GDST 208/SOCI 365 Introduction to Disability Studies/Contemporary Social Theory (Taught by Dr. Mich Nyawalo)
This course introduces students to the interdisciplinary field of disability studies. The course is divided into eight thematic sections: Disability Normality and Power, Historical Perspectives on Disability, The Politics of Disability, Stigma and Illness, Disability and War, Disability Studies and the Environmental Humanities; Theorizing Disability, as well as Identities and Intersectionalities. Thus, during the semester, students will be engaging the following questions in different segments of the course: What does it mean to look at history from a disability studies perspective? What insights are revealed by such a historical perspective? How do disability activists contend with debates on the topics of abortion or mass incarceration? How do we study war, including the Israeli-Palestinian conflict, from a disability studies perspective? How do disability and environmental studies intersect? Why have many disability activists eschewed the medical model of disability studies in favor of the social model? How have scholars attempted to theorize disability beyond the social model? How does the rhetorical shift in deaf studies, one that abandons the paradigm of “hearing loss” in favor of “deaf gain,” offer new ways of thinking about diversity? How does disability intersect and interact with racial, gender, and sexual identities?

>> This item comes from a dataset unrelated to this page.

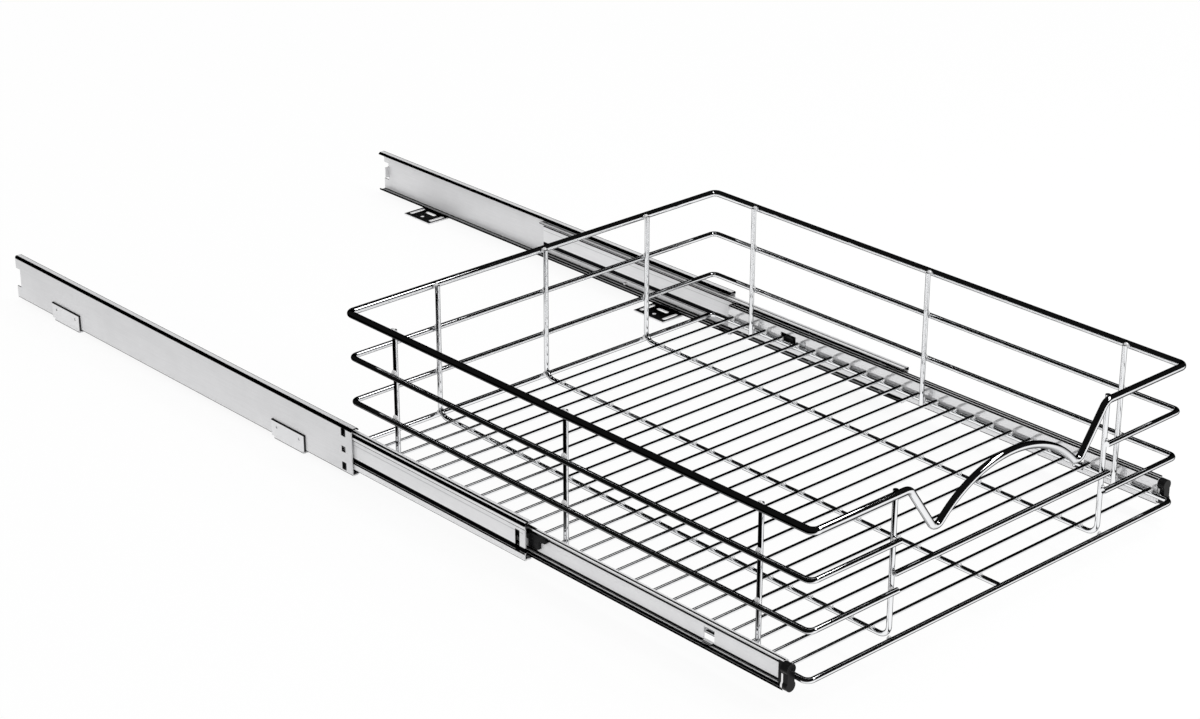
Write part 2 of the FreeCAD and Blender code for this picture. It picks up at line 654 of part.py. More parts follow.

SOCI 362/GDST 314 Technologies of Gender/ Feminist Theory and Criticism (Taught by Dr. ShaDawn Battle)
The famous sixteenth century aphorism “knowledge is power!” should, in fact, state, “knowledge is [their] power!” Let’s face it: those who are not cis, white, wealthy, straight males monopolize the halls of power precisely because they—almost exclusively—are afforded the ability to construct knowledge of the world and social meaning through frameworks upheld by white supremacist-capitalist-patriarchy. That is, those who occupy identities of privilege oftentimes determine how and why we know what we know. If, for instance, forty years ago, a woman-identified person who had been sexually accosted by a police officer might not have identified the act of violence she experienced under the purview of “police brutality”—it is not merely because of a lack of gender-expansive discourse used to define police brutality. Additionally, this rhetorical misnomer is also because of a paucity of female representation in police review boards, state legislatures, or even senior-level leadership in the institution of policing. Feminist philosopher Miranda Fricker would identify this phenomenon as a form of “epistemic injustice,” or harm committed against a vulnerable person “in their capacity as a knower” (Fricker 2007).
“Feminist Epistemologies” will, therefore, examine how women—women of color, especially—and other gender-nonconforming folks, are systematically excluded from knowledge production, and the social, political, and economic ramifications of their exclusion. We will tackle questions such as, how are silencing practices routinely employed to prevent womenfolk from constructing knowledge? What is “legitimate” knowledge anyway? And why are women excluded from it? How might we analyze racial politics in the carceral system, policing, etc., as well climate studies, politics, and sports, across history, by centering the voices and experiences of women and gender expansive people? Is our social analysis of Cardi B’s fourth pregnancy while legally married informed by patriarchal and masculine modes of knowing and ethics?
In addition to epistemology studies, Black feminist theory will guide our conversations.